At this time, mothers were afraid for their children as young boys were being taken from their homes, only to be found dead days later. “He was really the living incarnation of every parent’s worst nightmare and every child’s worst nightmare. What the Boogeyman is,” Schechter told WTOP News.
Of course, Albert wasn’t responsible for every disappearance. Amid the search for Billy, a 5-year-old boy was nearly kidnapped by Louis Sandman, who was then attacked by a mob of angry mothers, the New York Daily News reported in a separate March 1927 article.
“The hunt for little Billy Gaffney took new life yesterday as a mob of screaming Brooklyn mothers, for the second time in five days, sought to beat down a suspected kidnapper. Less than a mile from the Gaffney home at 138 Warren St., the women clawed and spat at Louis Sandman, 42, caught in the act of dragging 5-year-old Frank Malerba into a dim hallway,” the newspaper recalled.
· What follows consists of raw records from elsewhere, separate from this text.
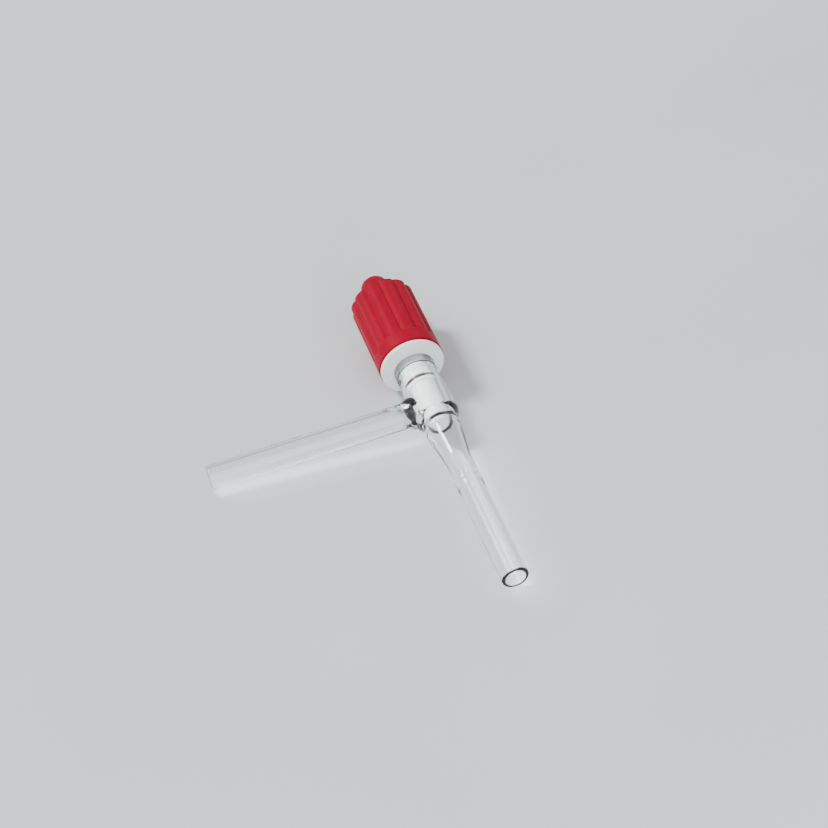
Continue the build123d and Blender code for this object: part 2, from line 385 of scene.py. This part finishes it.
def pale_floor():
    finish = Finish("pale_floor", Roughness=0.55)
    clouds = finish.noise(0.01, 2.0)
    finish.set(
        Base_Color=finish.mixed(clouds.clamped(), (0.60, 0.61, 0.63, 1), (0.66, 0.67, 0.69, 1))
    )
    half_width = 3.0
    work = bmesh.new()
    bmesh.ops.create_grid(work, x_segments=1, y_segments=1, size=half_width)
    mesh = bpy.data.meshes.new("floor")
    work.to_mesh(mesh)
    work.free()
    mesh.materials.append(finish.material)
    floor = bpy.data.objects.new("floor", mesh)
    bpy.context.scene.collection.objects.link(floor)


def soft_room():
    world = bpy.data.worlds.new("room")
    bpy.context.scene.world = world
    world.use_nodes = True
    world.node_tree.nodes["Background"].inputs["Color"].default_value = (0.60, 0.62, 0.66, 1)
    world.node_tree.nodes["Background"].inputs["Strength"].default_value = 1.0


add_camera()
soft_room()
pale_floor()
add_light("window", (-0.45, -0.65, 0.80), (0.5, 0.4), 4)
add_sun((-0.45, -0.65, 0.90), 2.9, 14)
add_light("fill", (0.85, 0.15, 0.40), (0.7, 0.7), 6.0, (0.97, 0.98, 1.0))
add_light("rim", (-0.85, 0.45, 0.40), (0.4, 0.3), 1.2)

white = moulded_white()
# Places along each axis, in millimetres, where long faces are cut across
arm_cuts = (22, 36, 38, 60, 80, 100, 103, 103.8, 104.15)
weld_cuts = [43 + 0.5 * step for step in range(23)]
glass_cuts = ((along, (-47, -46, -40, -30, *arm_cuts, *weld_cuts)), (across, arm_cuts))
welds = ((47.4, 1.5, 0.22), (50.6, 1.2, 0.13))  # place, width and height of each ring
finished("glass_body", blown_glass(), "glass", glass_cuts, welds)
finished("collar", white, "glass")
key_cuts = ((along, (6, 5.5, 0, -8, -10, -11, -20, -30, -40)),)
finished("key", turned_white(), "key", key_cuts)
finished("key_seal", brown_rubber(), "key")
finished("tail_clip", spring_steel(), "key")
knob_cuts = ((along, (-30.5, -31, -37, -40, -42, -50, -60, -70, -72)),)
finished("knob", moulded_red("knob_red", 0.0), "knob", knob_cuts)
finished("knob_cap", moulded_red("cap_red", 0.03), "knob")
collar_thread(white)
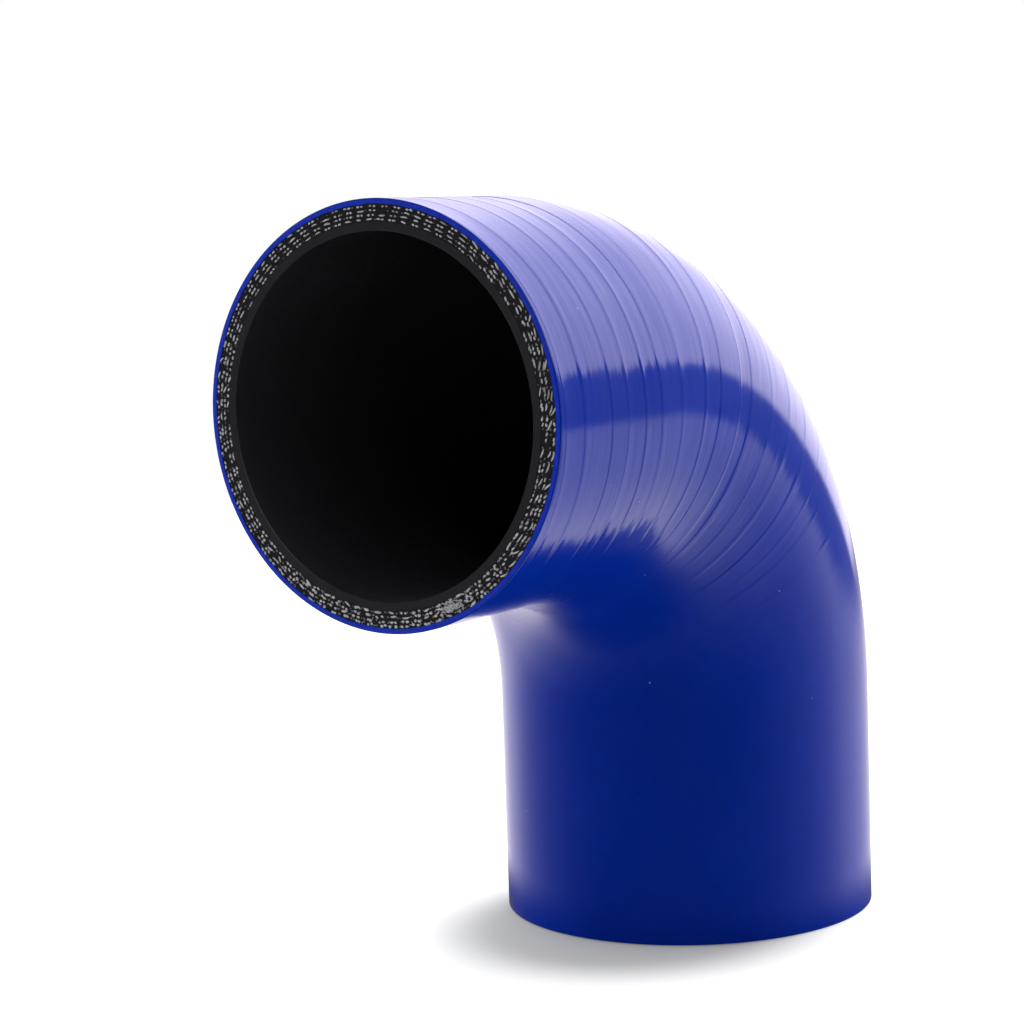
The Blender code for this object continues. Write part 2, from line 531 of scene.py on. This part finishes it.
def linerMaterial():
    liner = Recipe("black_liner_rubber")
    grain = liner.noise(*blackLayers["linerGrain"])
    shade = liner.spread(liner.noise(*blackLayers["linerClouds"]), *noiseSpan)
    liner.put(
        Base_Color=liner.blendColours(shade, blackLayers["linerDark"], blackLayers["linerFace"]),
        Roughness=liner.spread(grain, *noiseSpan, blackLayers["linerRough"]),
        IOR=blackLayers["refraction"],
        Normal=liner.bump(grain, blackLayers["linerDepth"]),
    )
    return liner.material


# A closed tube wall from a loop of (arc length, radius, share of the roughness) rows
def closedLayer(name, loop, material):
    around = blackLayers["around"]
    turn = (np.arange(around) / around)[None, :]
    s, radius, rough = np.array(loop).T[:, :, None]
    rng = np.random.default_rng(blackLayers["faceSeed"])
    grain = rng.uniform(0, 1, (len(loop), around))
    inwards = np.where(s < hoseLength / 2, 1.0, -1.0)
    s = s + inwards * rough * blackLayers["faceRough"] * grain
    points = tubePoints(s, turn, radius)
    index = np.arange(s.size).reshape(s.shape)
    nextRow = np.roll(index, -1, axis=0)
    nextTurn = np.roll(index, -1, axis=1)
    both = np.roll(nextRow, -1, axis=1)
    faces = np.stack([index, nextTurn, both, nextRow], -1).reshape(-1, 4)
    piece = meshPiece(name, points, faces, [material])
    smoothWithCrispEdges(piece, blackLayers["crispAngle"])
    return piece


def smoothWall(radius, rows, start, end):
    return [(start + (end - start) * i / rows, radius, 0.0) for i in range(rows + 1)]


def buildPlies():
    sunk = blackLayers["faceSunk"]
    rows = blackLayers["plyFaceRows"]
    wallRows = blackLayers["wallRows"]
    outer, inner = skinInside + 2 * tape["raggedInside"], linerOutside
    step = (outer - inner) / rows
    loop = smoothWall(outer, wallRows, sunk, hoseLength - sunk)
    loop += [(hoseLength - sunk, outer - step * i, 1.0) for i in range(1, rows)]
    loop += smoothWall(inner, wallRows, hoseLength - sunk, sunk)
    loop += [(sunk, inner + step * i, 1.0) for i in range(1, rows)]
    plies = closedLayer("fabric_plies_wall", loop, plyMaterial())
    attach(plies, "root")
    print("ply wall:", len(plies.data.polygons), "faces")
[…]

Billy’s body was never found, but Albert was identified as a suspect by a streetcar motorman who claimed to have seen an older man forcing the boy into a trolley the night the 4-year-old had disappeared, according to a December 1934 article by the Asbury Park Press.
The jury thought Albert might be insane because of his strange behavior and hearing things, but they decided he was sane and guilty. One juror said they chose this because they thought he should be punished by death. In January 1936, Albert was killed in an electric chair at Sing Sing Correctional Facility in New York. Before his execution, Albert Fish’s attorney Jack Dempsey refused to share his client’s notes. It only took one glance at them to determine that what Albert had described was too macabre for public consumption.
“I will never show it to anyone,” he said. “It was the most filthy string of obscenities that I have ever read.”